DATA SEGMENT ::
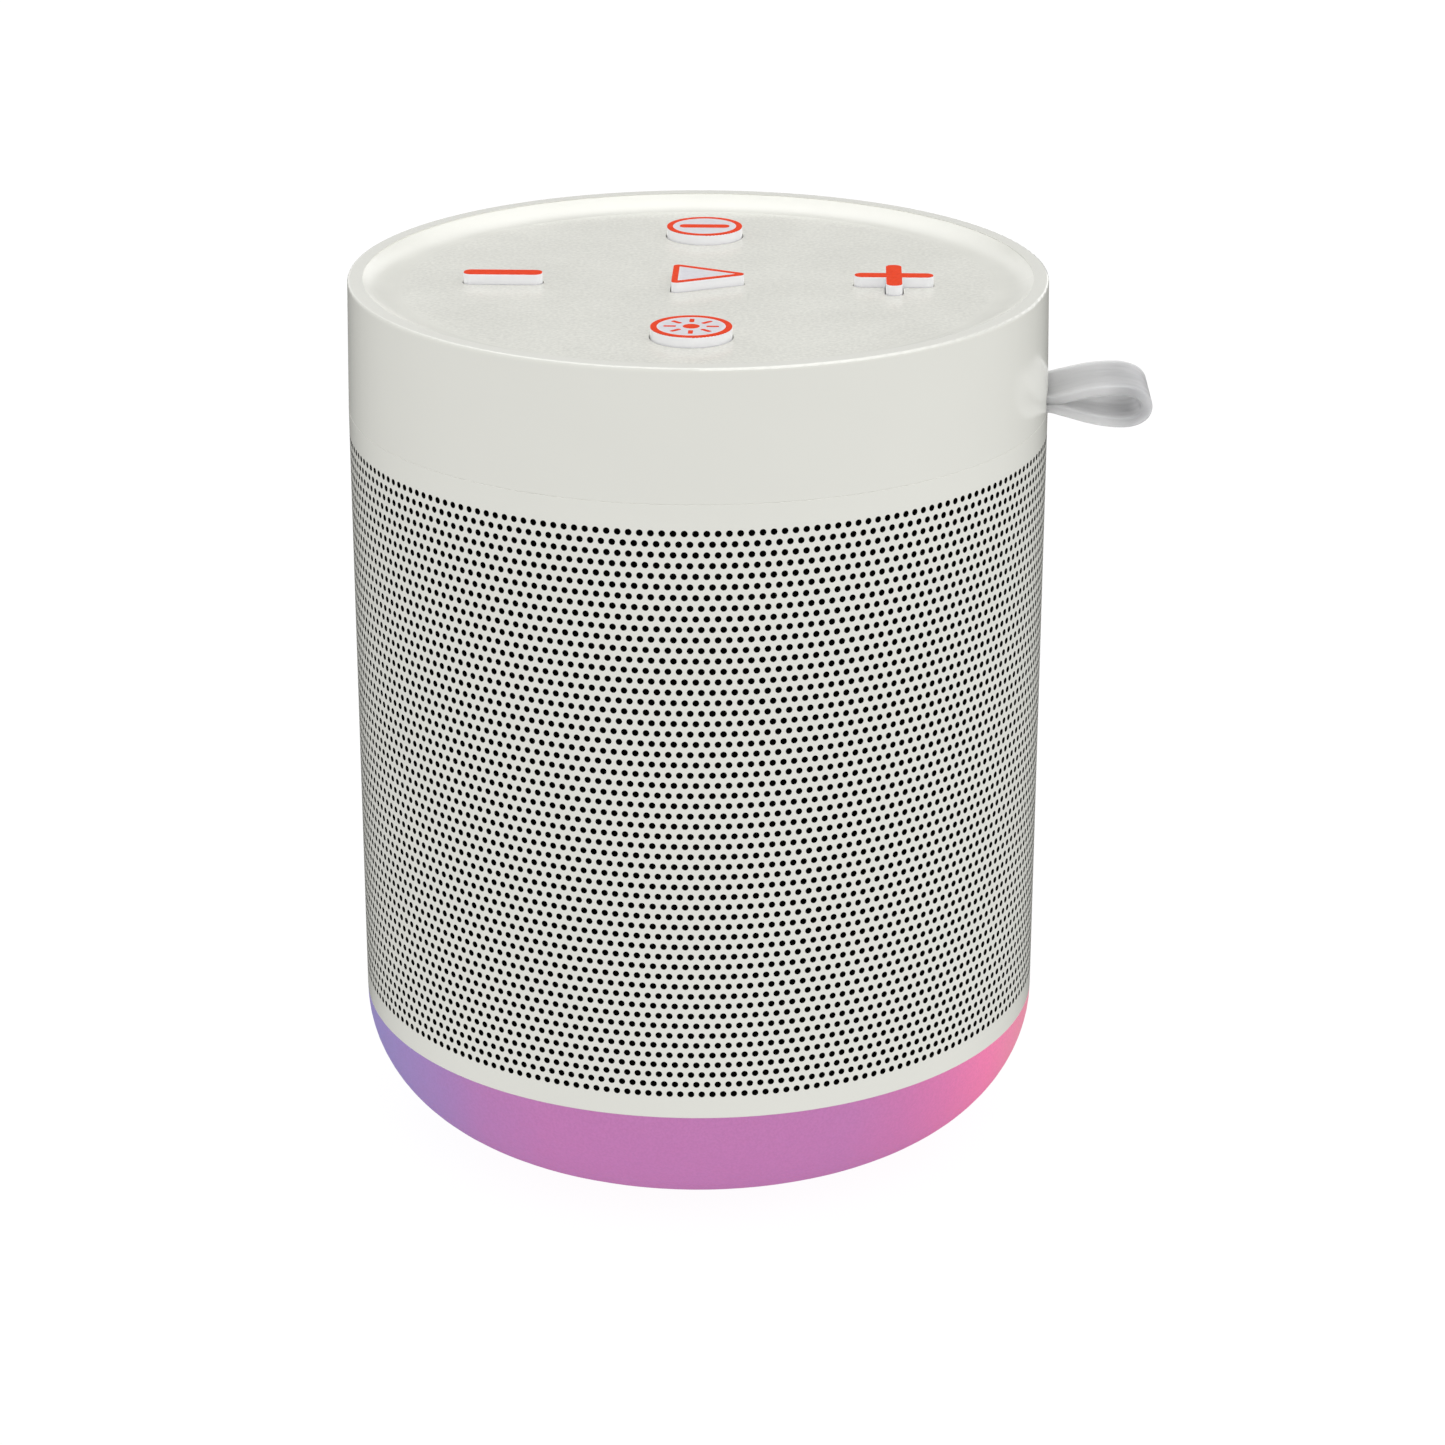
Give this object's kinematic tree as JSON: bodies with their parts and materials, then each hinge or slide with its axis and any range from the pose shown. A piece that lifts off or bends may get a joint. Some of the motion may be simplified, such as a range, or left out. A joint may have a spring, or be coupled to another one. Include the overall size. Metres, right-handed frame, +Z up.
{
  "type": "shower speaker",
  "caption": "Cylindrical wireless shower speaker with top buttons, perforated grille, lit translucent base and a carrying loop.",
  "frame": {"origin": "middle of the surface that the foot stands on, on the body's axis", "axes": "+Z up along the body's axis, -Y the side that the driver faces, +X the side with the carrying loop"},
  "size_m": [0.0916, 0.08, 0.1021],
  "materials": {
    "white_shell": "smooth matt",
    "white_panel": "fine grain",
    "white_grille": "matt paint",
    "white_button": "smooth, orange print",
    "diffuser": "translucent, lit",
    "grey_silicone": "translucent, satin",
    "white_silicone": "matt",
    "black_cloth": "woven",
    "dark_rubber": "matt",
    "seal_rubber": "matt",
    "grey_plastic": "fine grain",
    "black_plastic": "fine grain",
    "cone_paper": "pressed pulp",
    "radiator_plate": "smooth",
    "spider_cloth": "corrugated",
    "steel": "plated",
    "screw_steel": "zinc plated",
    "ferrite": "sintered",
    "copper_coil": "enamelled winding",
    "green_board": "solder mask",
    "led_package": "clear resin",
    "chip_black": "moulded",
    "plunger_black": "smooth",
    "cell_sleeve": "shrink sleeve",
    "red_lead": "smooth"
  },
  "bodies": {
    "housing": {"acoustic_cloth": "black_cloth", "base_plate": "grey_plastic", "base_screws": "screw_steel", "base_seal": "seal_rubber", "battery_cell": "cell_sleeve", "battery_cradle": "black_plastic", "battery_leads": "red_lead", "board_parts": "chip_black", "board_screws": "screw_steel", "button_membrane": "white_silicone", "charging_port": "steel", "chassis": "black_plastic", "chassis_lid": "black_plastic", "collar": "white_shell", "control_panel": "white_panel", "diffuser": "diffuser", "driver_frame": "black_plastic", "driver_gasket": "seal_rubber", "driver_magnet": "ferrite", "driver_screws": "screw_steel", "driver_spider": "spider_cloth", "driver_surround": "dark_rubber", "driver_top_plate": "steel", "driver_yoke": "steel", "foot_pad": "dark_rubber", "grille": "white_grille", "lead_grommets": "dark_rubber", "leds": "led_package", "lid_screws": "screw_steel", "lid_seal": "seal_rubber", "light_board": "green_board", "light_board_screws": "screw_steel", "light_leads": "red_lead", "main_board": "green_board", "port_seal": "dark_rubber", "radiator_frame": "black_plastic", "radiator_gasket": "seal_rubber", "radiator_screws": "screw_steel", "radiator_surround": "dark_rubber", "radio_module": "steel", "speaker_leads": "red_lead", "strap_root": "grey_silicone", "tact_switches": "chip_black"},
    "power_button": {"power_button": "white_button", "power_plunger": "plunger_black"},
    "play_button": {"play_button": "white_button", "play_plunger": "plunger_black"},
    "light_button": {"light_button": "white_button", "light_plunger": "plunger_black"},
    "minus_button": {"minus_button": "white_button", "minus_plunger": "plunger_black"},
    "plus_button": {"plus_button": "white_button", "plus_plunger": "plunger_black"},
    "cone": {"driver_cone": "cone_paper", "driver_dust_cap": "cone_paper", "voice_coil": "copper_coil"},
    "radiator": {"radiator_disc": "radiator_plate", "radiator_weight": "steel"},
    "port_cover": {"port_cover": "white_silicone"},
    "strap": {"strap_loop": "grey_silicone"}
  },
  "joints": [
    {"name": "power_press", "type": "slide", "parent": "housing", "child": "power_button", "axis": [0, 0, -1], "range_m": [0, 0.0003], "stiffness_N_per_m": 400, "deforming": ["button_membrane"]},
    {"name": "play_press", "type": "slide", "parent": "housing", "child": "play_button", "axis": [0, 0, -1], "range_m": [0, 0.0003], "stiffness_N_per_m": 400, "deforming": ["button_membrane"]},
    {"name": "light_press", "type": "slide", "parent": "housing", "child": "light_button", "axis": [0, 0, -1], "range_m": [0, 0.0003], "stiffness_N_per_m": 400, "deforming": ["button_membrane"]},
    {"name": "minus_press", "type": "slide", "parent": "housing", "child": "minus_button", "axis": [0, 0, -1], "range_m": [0, 0.0003], "stiffness_N_per_m": 400, "deforming": ["button_membrane"]},
    {"name": "plus_press", "type": "slide", "parent": "housing", "child": "plus_button", "axis": [0, 0, -1], "range_m": [0, 0.0003], "stiffness_N_per_m": 400, "deforming": ["button_membrane"]},
    {"name": "cone_travel", "type": "slide", "parent": "housing", "child": "cone", "axis": [0, -1, 0], "range_m": [-0.0015, 0.0015], "stiffness_N_per_m": 900, "deforming": ["driver_surround", "driver_spider"]},
    {"name": "radiator_travel", "type": "slide", "parent": "housing", "child": "radiator", "axis": [0, 1, 0], "range_m": [-0.002, 0.002], "stiffness_N_per_m": 600, "deforming": ["radiator_surround"]},
    {"name": "port_cover_hinge", "type": "hinge", "parent": "housing", "child": "port_cover", "pos_m": [0.0066, 0.03873, 0.09548], "axis": [0, 0, -1], "range_deg": [0, 90], "stiffness_Nm_per_rad": 0.002},
    {"name": "strap_flex", "type": "hinge", "parent": "housing", "child": "strap", "pos_m": [0.0422, 0, 0.08835], "axis": [0, 1, 0], "range_deg": [-60, 60], "stiffness_Nm_per_rad": 0.01}
  ]
}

AIM ::
Print the material verbatim, all of it.

THE RESULT ::
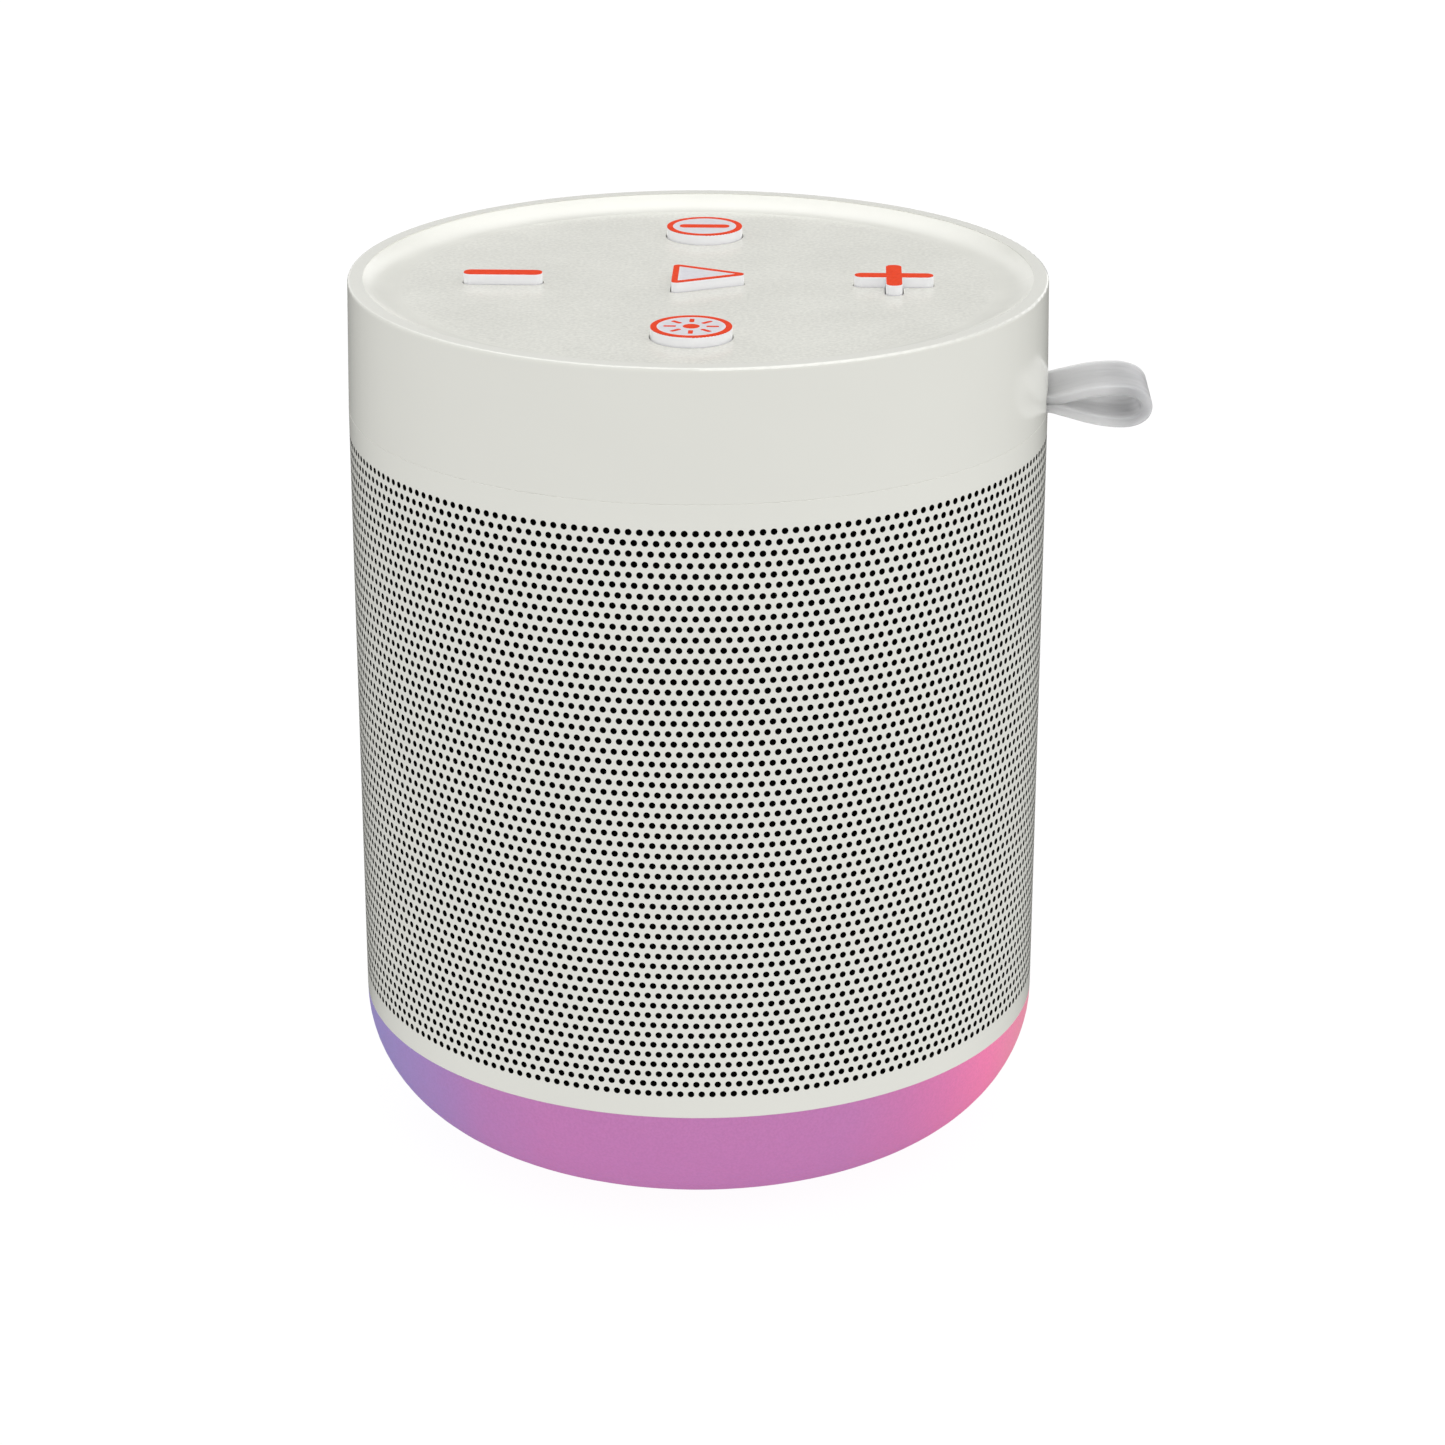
Give this object's kinematic tree as JSON: bodies with their parts and materials, then each hinge or slide with its axis and any range from the pose shown. A piece that lifts off or bends may get a joint. Some of the motion may be simplified, such as a range, or left out. A joint may have a spring, or be coupled to another one. Include the overall size. Metres, right-handed frame, +Z up.
{
  "type": "shower speaker",
  "caption": "Cylindrical wireless shower speaker with top buttons, perforated grille, lit translucent base and a carrying loop.",
  "frame": {"origin": "middle of the surface that the foot stands on, on the body's axis", "axes": "+Z up along the body's axis, -Y the side that the driver faces, +X the side with the carrying loop"},
  "size_m": [0.0916, 0.08, 0.1021],
  "materials": {
    "white_shell": "smooth matt",
    "white_panel": "fine grain",
    "white_grille": "matt paint",
    "white_button": "smooth, orange print",
    "diffuser": "translucent, lit",
    "grey_silicone": "translucent, satin",
    "white_silicone": "matt",
    "black_cloth": "woven",
    "dark_rubber": "matt",
    "seal_rubber": "matt",
    "grey_plastic": "fine grain",
    "black_plastic": "fine grain",
    "cone_paper": "pressed pulp",
    "radiator_plate": "smooth",
    "spider_cloth": "corrugated",
    "steel": "plated",
    "screw_steel": "zinc plated",
    "ferrite": "sintered",
    "copper_coil": "enamelled winding",
    "green_board": "solder mask",
    "led_package": "clear resin",
    "chip_black": "moulded",
    "plunger_black": "smooth",
    "cell_sleeve": "shrink sleeve",
    "red_lead": "smooth"
  },
  "bodies": {
    "housing": {"acoustic_cloth": "black_cloth", "base_plate": "grey_plastic", "base_screws": "screw_steel", "base_seal": "seal_rubber", "battery_cell": "cell_sleeve", "battery_cradle": "black_plastic", "battery_leads": "red_lead", "board_parts": "chip_black", "board_screws": "screw_steel", "button_membrane": "white_silicone", "charging_port": "steel", "chassis": "black_plastic", "chassis_lid": "black_plastic", "collar": "white_shell", "control_panel": "white_panel", "diffuser": "diffuser", "driver_frame": "black_plastic", "driver_gasket": "seal_rubber", "driver_magnet": "ferrite", "driver_screws": "screw_steel", "driver_spider": "spider_cloth", "driver_surround": "dark_rubber", "driver_top_plate": "steel", "driver_yoke": "steel", "foot_pad": "dark_rubber", "grille": "white_grille", "lead_grommets": "dark_rubber", "leds": "led_package", "lid_screws": "screw_steel", "lid_seal": "seal_rubber", "light_board": "green_board", "light_board_screws": "screw_steel", "light_leads": "red_lead", "main_board": "green_board", "port_seal": "dark_rubber", "radiator_frame": "black_plastic", "radiator_gasket": "seal_rubber", "radiator_screws": "screw_steel", "radiator_surround": "dark_rubber", "radio_module": "steel", "speaker_leads": "red_lead", "strap_root": "grey_silicone", "tact_switches": "chip_black"},
    "power_button": {"power_button": "white_button", "power_plunger": "plunger_black"},
    "play_button": {"play_button": "white_button", "play_plunger": "plunger_black"},
    "light_button": {"light_button": "white_button", "light_plunger": "plunger_black"},
    "minus_button": {"minus_button": "white_button", "minus_plunger": "plunger_black"},
    "plus_button": {"plus_button": "white_button", "plus_plunger": "plunger_black"},
    "cone": {"driver_cone": "cone_paper", "driver_dust_cap": "cone_paper", "voice_coil": "copper_coil"},
    "radiator": {"radiator_disc": "radiator_plate", "radiator_weight": "steel"},
    "port_cover": {"port_cover": "white_silicone"},
    "strap": {"strap_loop": "grey_silicone"}
  },
  "joints": [
    {"name": "power_press", "type": "slide", "parent": "housing", "child": "power_button", "axis": [0, 0, -1], "range_m": [0, 0.0003], "stiffness_N_per_m": 400, "deforming": ["button_membrane"]},
    {"name": "play_press", "type": "slide", "parent": "housing", "child": "play_button", "axis": [0, 0, -1], "range_m": [0, 0.0003], "stiffness_N_per_m": 400, "deforming": ["button_membrane"]},
    {"name": "light_press", "type": "slide", "parent": "housing", "child": "light_button", "axis": [0, 0, -1], "range_m": [0, 0.0003], "stiffness_N_per_m": 400, "deforming": ["button_membrane"]},
    {"name": "minus_press", "type": "slide", "parent": "housing", "child": "minus_button", "axis": [0, 0, -1], "range_m": [0, 0.0003], "stiffness_N_per_m": 400, "deforming": ["button_membrane"]},
    {"name": "plus_press", "type": "slide", "parent": "housing", "child": "plus_button", "axis": [0, 0, -1], "range_m": [0, 0.0003], "stiffness_N_per_m": 400, "deforming": ["button_membrane"]},
    {"name": "cone_travel", "type": "slide", "parent": "housing", "child": "cone", "axis": [0, -1, 0], "range_m": [-0.0015, 0.0015], "stiffness_N_per_m": 900, "deforming": ["driver_surround", "driver_spider"]},
    {"name": "radiator_travel", "type": "slide", "parent": "housing", "child": "radiator", "axis": [0, 1, 0], "range_m": [-0.002, 0.002], "stiffness_N_per_m": 600, "deforming": ["radiator_surround"]},
    {"name": "port_cover_hinge", "type": "hinge", "parent": "housing", "child": "port_cover", "pos_m": [0.0066, 0.03873, 0.09548], "axis": [0, 0, -1], "range_deg": [0, 90], "stiffness_Nm_per_rad": 0.002},
    {"name": "strap_flex", "type": "hinge", "parent": "housing", "child": "strap", "pos_m": [0.0422, 0, 0.08835], "axis": [0, 1, 0], "range_deg": [-60, 60], "stiffness_Nm_per_rad": 0.01}
  ]
}